As passagens da crónica relativas à Rússia, relativamente factuais e consensuais nos seus pressupostos, mereceram acesa indignação e crítica de um seu, à época, colega de doutoramento na NOVA School of Law, de seu nome Alexandre Guerreiro. Na página de Facebook onde a Graça partilhou a crónica, Alexandre Guerreiro desenvolveu extensa prosa argumentativa procurando suportar as posições russas e provar quão errada estaria a cronista e a crónica na sua perceção sobre a Rússia. Dentre os argumentos apresentados, destaco aquele em que se afirma não poder ser interpretada uma manifestação ocorrida a 26 de Março de 2017 como sinal de contestação interna relevante, por apenas estarem 7 mil pessoas numa cidade onde habitavam 13 milhões, algo que, e cito, “só engrandece o sistema político e social russo”. Ou a defesa de que as prisões em massa resultariam do facto de a manifestação ter sido ilegal, e cito, “não é a polícia sugerir que façam o protesto num determinado percurso onde possam garantir condições de segurança e os organizadores recusarem e desobedecerem”. Alguns dos argumentos apresentados de forma algo neurótica pelo Alexandre Guerreiro envelheceram mal, sendo os mais chocantes aqueles onde desvaloriza a prisão do então promotor da manifestação, Alexei Navalny, a quem teria sido (supostamente) apenas aplicada uma mera pena de multa, e do seu próprio papel e importância (“Navalny não é líder da oposição, é apenas um ativista com ligações aos ultranacionalistas russos (…) e líder de um partido sem expressão”, escreveu). Outros oscilam entre o trágico e o cómico, como aqueles em que o atual analista-residente da SIC e investigador do ICJP-FDUL desqualifica a BBC como fonte de informação credível (“A BBC como fonte? Está tudo dito relativamente à verdade dos factos”), ou quando enaltece as virtudes do canal oficial russo, RT (“A RT cobriu muito bem os eventos e estamos a falar de um caso raro no mundo inteiro em que uma estação pró-Estado faz investigações e critica o Estado a um ritmo praticamente diário”).

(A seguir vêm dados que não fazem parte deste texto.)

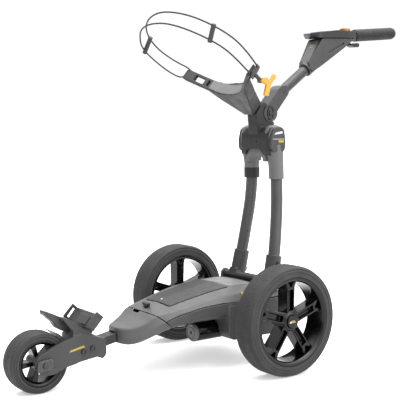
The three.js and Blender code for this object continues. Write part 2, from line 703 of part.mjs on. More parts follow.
function cordPoints(list, origin) {
  const across = new THREE.Vector3(0, -0.819, 0.574);
  return list.map(([x, v]) => origin.clone().addScaledVector(X, x).addScaledVector(across, v).toArray());
}

const UPPER_CORD = [
  [-146, -8], [-149, 16], [-164, 35], [-179, 66], [-186, 98], [-178, 138], [-155, 175], [-110, 210], [-55, 231], [0, 237],
  [50, 227], [95, 205], [130, 173], [154, 138], [166, 100], [164, 60], [158, 30], [147, -8],
];
const LOWER_CORD = [
  [-142, -5.5], [-150, -1.5], [-168, -1], [-182, 9], [-195, 35], [-201, 75], [-199, 112], [-185, 145], [-155, 174], [-115, 202], [-70, 217],
  [-20, 220], [25, 212], [64, 192], [100, 162], [128, 128], [144, 95], [148, 55], [144, -1],
];

function strapCords(radius, hole, steps) {
  const upper = tube(cordPoints(UPPER_CORD, new THREE.Vector3(0, -22, 808)), radius, hole, 6, steps);
  const lower = tube(cordPoints(LOWER_CORD, new THREE.Vector3(0, -45, 790)), radius, hole, 6, steps);
  return [upper, lower];
}

function support() {
  const ring = ([x, front, back, low, high], side) => [
    bagPoint(side * x, low, front), bagPoint(side * x, high, front),
    bagPoint(side * x, high, back), bagPoint(side * x, low, back),
  ];
  const rows = [...SUPPORT.slice(1).reverse().map((s) => ring(s, -1)), ...SUPPORT.map((s) => ring(s, 1))];
  let body = loft(rows);
  for (const side of [1, -1]) {
    const window = (x0, x1, t0, t1) => {
      const h = (x) => 45 + (x - 80) * 0.74;
      const corners = (x, t) => [bagPoint(side * x, t, h(x) + 20), bagPoint(side * x, t, h(x) - 30)];
      const [a, b] = corners(x0, t0);
      const [c, d] = corners(x0, t1);
      const [e, f] = corners(x1, t0);
      const [g, k] = corners(x1, t1);
      return loft([[a, c, d, b], [e, g, k, f]]);
    };
    body = cut(body, window(95, 121, -9, 9), window(81, 87, -9, 9));
  }
  const [upper, lower] = strapCords(CORD_R + GAP, 0, 30);
  body = cut(body, upper, lower);
  add("upper_cradle", body, "darkPlastic");

  const [cordA, cordB] = strapCords(CORD_R, 0, 30);
  add("strap_cord_upper", cordA, "cord");
  add("strap_cord_lower", cordB, "cord");
  for (const [name, a, b] of [
    ["left_strap_spacer", [138, 161], [124, 133]],
    ["right_strap_spacer", [-173, 148], [-198, 121]],
  ]) {
    const [from] = cordPoints([a], new THREE.Vector3(0, -22, 808));
    const [to] = cordPoints([b], new THREE.Vector3(0, -45, 790));
    const along = new THREE.Vector3(...to).sub(new THREE.Vector3(...from)).normalize();
    const start = new THREE.Vector3(...from).addScaledVector(along, -6).toArray();
    const end = new THREE.Vector3(...to).addScaledVector(along, 6).toArray();
    add(name, cut(rod(start, end, 5.5, 5.5, 10), upper, lower), "cord");
  }
}

// Buckle behind the left end of the support, and the hook that hangs on it
const HOOK_PIVOT = { y: 10, z: 769 };

function buckle() {
  const ring = (x) => {
    const back = 86 - (149 - x) * 0.7536;
    return [bagPoint(x, -4, back - GAP), bagPoint(x, 26, back - GAP), bagPoint(x, 26, back - 14), bagPoint(x, -4, back - 14)];
  };
  const block = loft([ring(124), ring(147)]);
  const neck = rod(bagPoint(128, 10, 60), [128, HOOK_PIVOT.y, HOOK_PIVOT.z], 5.4);
  const eye = rodX(HOOK_PIVOT.y, HOOK_PIVOT.z, 122, 134, 7);
  const [upper, lower] = strapCords(CORD_R + GAP, 0, 30);
  add("strap_buckle", cut(join(block, neck, eye), upper, lower, rodX(HOOK_PIVOT.y, HOOK_PIVOT.z, 100, 150, 2.8)), "darkPlastic");
  const fork = plateX(
    [[3, 766], [8, 776], [22, 778], [31, 768], [46, 788, 3], [56, 780, 3], [37, 758], [27, 727, 3], [13, 730, 3], [21, 758]],
    134.4, 142, 2,
  );
  add("strap_hook", join(fork, rodX(HOOK_PIVOT.y, HOOK_PIVOT.z, 121, 136, 2.5)), "yellow");
}

// ---------------------------------------------------------------- handle

const SHAFT_FROM = [0, 187, 740.2];
const SHAFT_TO = [0, 316, 833.3];

function clamp() {
  let body = clampForm();
  body = cut(body, box(-10.8, 10.8, HEAD.y - 40, HEAD.y + 90, HEAD.z - 40, HEAD.z + 21));
  body = cut(body, rodX(HEAD.y, HEAD.z, -40, 40, 5.3), rod(SHAFT_FROM, SHAFT_TO, SHAFT_R + GAP));
  add("handle_clamp", body, "satinMetal");
  const wall = cut(rod([0, 187.4, 740.5], SHAFT_TO, SHAFT_R), rod([0, 180, 735.4], [0, 326, 840.5], 13.5));
  add("handle_shaft", wall, "satinMetal");
}

const CONSOLE_SIDE = [[283, 831], [330, 906], [470, 914.3], [484, 912], [480, 908], [456, 904], [309, 814], [298, 805], [292, 812]];
const CONSOLE_PLAN = [[-20, 275], [20, 275], [30, 326], [31, 420], [17, 490], [-17, 490], [-31, 420], [-30, 326]];

function consoleParts() {
  const form = plateX(CONSOLE_SIDE, -40, 40, 4).intersect(plateZ(CONSOLE_PLAN, 700, 1000, 6));
  const collar = rod([0, 286.5, 812.3], [0, 301, 822.8], 21.5, 22, 18);
  const room = plateX([[334, 850], [342, 898], [340, 930], [455, 930], [450, 906], [345, 842]], -26, 26);
  const core = rod([0, 455, 921.4], [0, 652, 941], 13.5, 13.5, 16);
  const throat = rod([0, 440, 915], [0, 486, 924.6], 20, 16, 16);
  let body = join(cut(join(form, collar, throat), cut(room, throat)), core);
  const shaft = rod(SHAFT_FROM, SHAFT_TO, SHAFT_R + GAP);
  body = cut(body, shaft.add(rod([0, 315, 832.6], [0, 317, 834], SHAFT_R + GAP)), rod([0, 472, 885], [0, 472, 916], 3.4, 3.4, 12));
  const lid = plateX([[280, 925], [317, 906.2], [470, 914.7], [480, 914.7], [480, 950], [280, 950]], -50, 50);
  body = cut(body, lid);
  add("console_body", body, "darkPlastic");

  const panelSide = [[293, 917], [318, 906.6], [470, 915.2], [474, 934], [386, 933], [300, 921]];
  const panelPlan = [[-16, 294], [16, 294], [32, 318], [35, 345], [36, 430], [27, 476], [-27, 476], [-36, 430], [-35, 345], [-32, 318]];
  let panel = plateX(panelSide, -50, 50, 1.5).intersect(plateZ(panelPlan, 800, 1000, 8));
  const glassCut = plateX([[330, 924.5], [388, 931], [408, 931], [408, 940], [330, 940]], -24, 24);
  panel = cut(panel, glassCut, rod([0, DIAL.y, 922], [0, DIAL.y, 940], 5.4));
  add("display_panel", panel, "glossBlack");
  const glass = plateX([[330.4, 925.2], [388, 931.4], [407.6, 931.4], [407.6, 933.2], [387, 933], [330.4, 926.6]], -23.6, 23.6);
  add("display_window", glass, "glass");
  const dial = join(
    rod([0, DIAL.y, DIAL.z], [0, DIAL.y, DIAL.z + 11.6], DIAL.radius, DIAL.radius - 1.5, 24),
    rod([0, DIAL.y, 923], [0, DIAL.y, DIAL.z + 1], 5, 5, 16),
  );
  add("speed_dial", dial, "bronze");

  const grip = [[13.9, 0], [17.6, 0], [18.6, 6], [18.6, 167], [15, 177], [8, 180.3], [0, 181], [0, 168], [13.9, 168]];
  const sleeve = new THREE.LatheGeometry([...grip, grip[0]].map(([r, y]) => new THREE.Vector2(r, y)), 20);
  const slope = Math.atan2(19.6, 197);
  sleeve.rotateX(slope).translate(0, 487.8, 924.7);
  add("hand_grip", solid(sleeve), "rubber");
  const paddle = plateX(
    [[467, 893.5], [480, 889], [500, 889.5], [505, 895], [502, 902], [488, 902], [480, 899.5], [467, 899.5]],
    -8, 8, 1,
  );
  add("brake_button", join(paddle, rod([0, 472, 897], [0, 472, 911], 3, 3, 12)), "glossBlack");
}

rearWheels();
frontWheel();
drive();
gearbox();
axleTubes();
chassis();
battery();
controller();
lidLatch();
frontEnd();
lowerCradle();
frameFoot();
yoke();
support();
buckle();
clamp();
consoleParts();

export default trolley;
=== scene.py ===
"""Looks of the electric golf trolley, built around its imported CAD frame.

Tables and helpers work in millimetres, and mesh_of() turns them into metres.
+Z is up, -Y is the direction of travel, +X is the trolley's left.
"""

import math

import bpy  # noqa: E402
import bmesh  # noqa: E402
import numpy as np  # noqa: E402
from mathutils import Matrix, Vector  # noqa: E402


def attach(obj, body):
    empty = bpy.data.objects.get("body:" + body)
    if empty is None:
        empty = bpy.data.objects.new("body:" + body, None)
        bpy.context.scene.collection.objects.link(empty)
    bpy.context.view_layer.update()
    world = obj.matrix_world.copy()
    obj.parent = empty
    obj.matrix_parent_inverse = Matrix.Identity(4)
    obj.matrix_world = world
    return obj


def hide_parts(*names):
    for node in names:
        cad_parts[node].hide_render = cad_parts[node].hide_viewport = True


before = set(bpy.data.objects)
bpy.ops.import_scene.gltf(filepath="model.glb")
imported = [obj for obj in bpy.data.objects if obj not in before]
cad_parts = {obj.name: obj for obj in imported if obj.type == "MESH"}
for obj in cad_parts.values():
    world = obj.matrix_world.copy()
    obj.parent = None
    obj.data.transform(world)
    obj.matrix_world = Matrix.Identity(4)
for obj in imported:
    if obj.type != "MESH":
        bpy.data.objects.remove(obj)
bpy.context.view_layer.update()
scene = bpy.context.scene
MM = 0.001

# ---- camera

AZIMUTH, ELEVATION = math.radians(53.8245), math.radians(4.8875)
back = Vector(
    (
        math.sin(AZIMUTH) * math.cos(ELEVATION), -math.cos(AZIMUTH) * math.cos(ELEVATION),
        math.sin(ELEVATION)
    )
)
lens = bpy.data.cameras.new("camera")
lens.sensor_width = 36
lens.lens = 79.96
lens.shift_x, lens.shift_y = -0.0028, 0.00265
lens.clip_start, lens.clip_end = 0.05, 200
camera = bpy.data.objects.new("camera", lens)
camera.location = (1.9569, -1.5227, 0.6509)
camera.rotation_euler = (-back).to_track_quat("-Z", "Y").to_euler()
scene.collection.objects.link(camera)
scene.camera = camera
scene.view_settings.view_transform = "Standard"

# ---- materials


def linear(value):
    """sRGB 0..1 to linear, for a grey or a colour."""
    if isinstance(value, (int, float)):
        value = (value, value, value)
    return tuple(c / 12.92 if c <= 0.04045 else ((c + 0.055) / 1.055) ** 2.4 for c in value)


GRAIN_DEPTH, ROUGH_SPAN = 0.0002, 0.08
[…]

Tendo entrado na discussão numa fase avançada, encontrei um Alexandre Guerreiro (a meu ver, obviamente) já perdido em argumentos sucessivos a tentar projetar a economia russa como grande exportadora de tecnologia, e não apenas matérias-primas, exibindo saúde e robustez, terraplanando nas suas respostas qualquer tentativa de argumento a partir de dados factuais e reais. Colocado (a meu ver, obviamente), sem argumentos razoáveis, o Alexandre Guerreiro teve a indelicadeza factual de, numa atitude de machismo lamentável, afirmar que a Graça, sua colega de doutoramento e cujos méritos ele conhecia, estaria numa relação de subserviência conjugal, subordinada ao que classificou ser a “Agência Rodrigo Adão da Fonseca e seus argumentos”, faltando-nos ao respeito a ambos. Talvez pela troca de ideias estar a ser online, não ser da minha natureza a violência ou o machismo, e não dar excessiva relevância ao discurso verbal, não protagonizei um momento de impulsividade ao estilo do Will Smith na mais recente Gala dos Óscares. Não deixei, porém, de recordar ao Alexandre Guerreiro que o nível de argumentário utilizado, cito, “o desqualificava enquanto analista político, fazendo dele mais um propagandista”, e que “só um javardo desvaloriza uma mulher inteligente como a Graça, insinuando que vive de uma agência conjugal”.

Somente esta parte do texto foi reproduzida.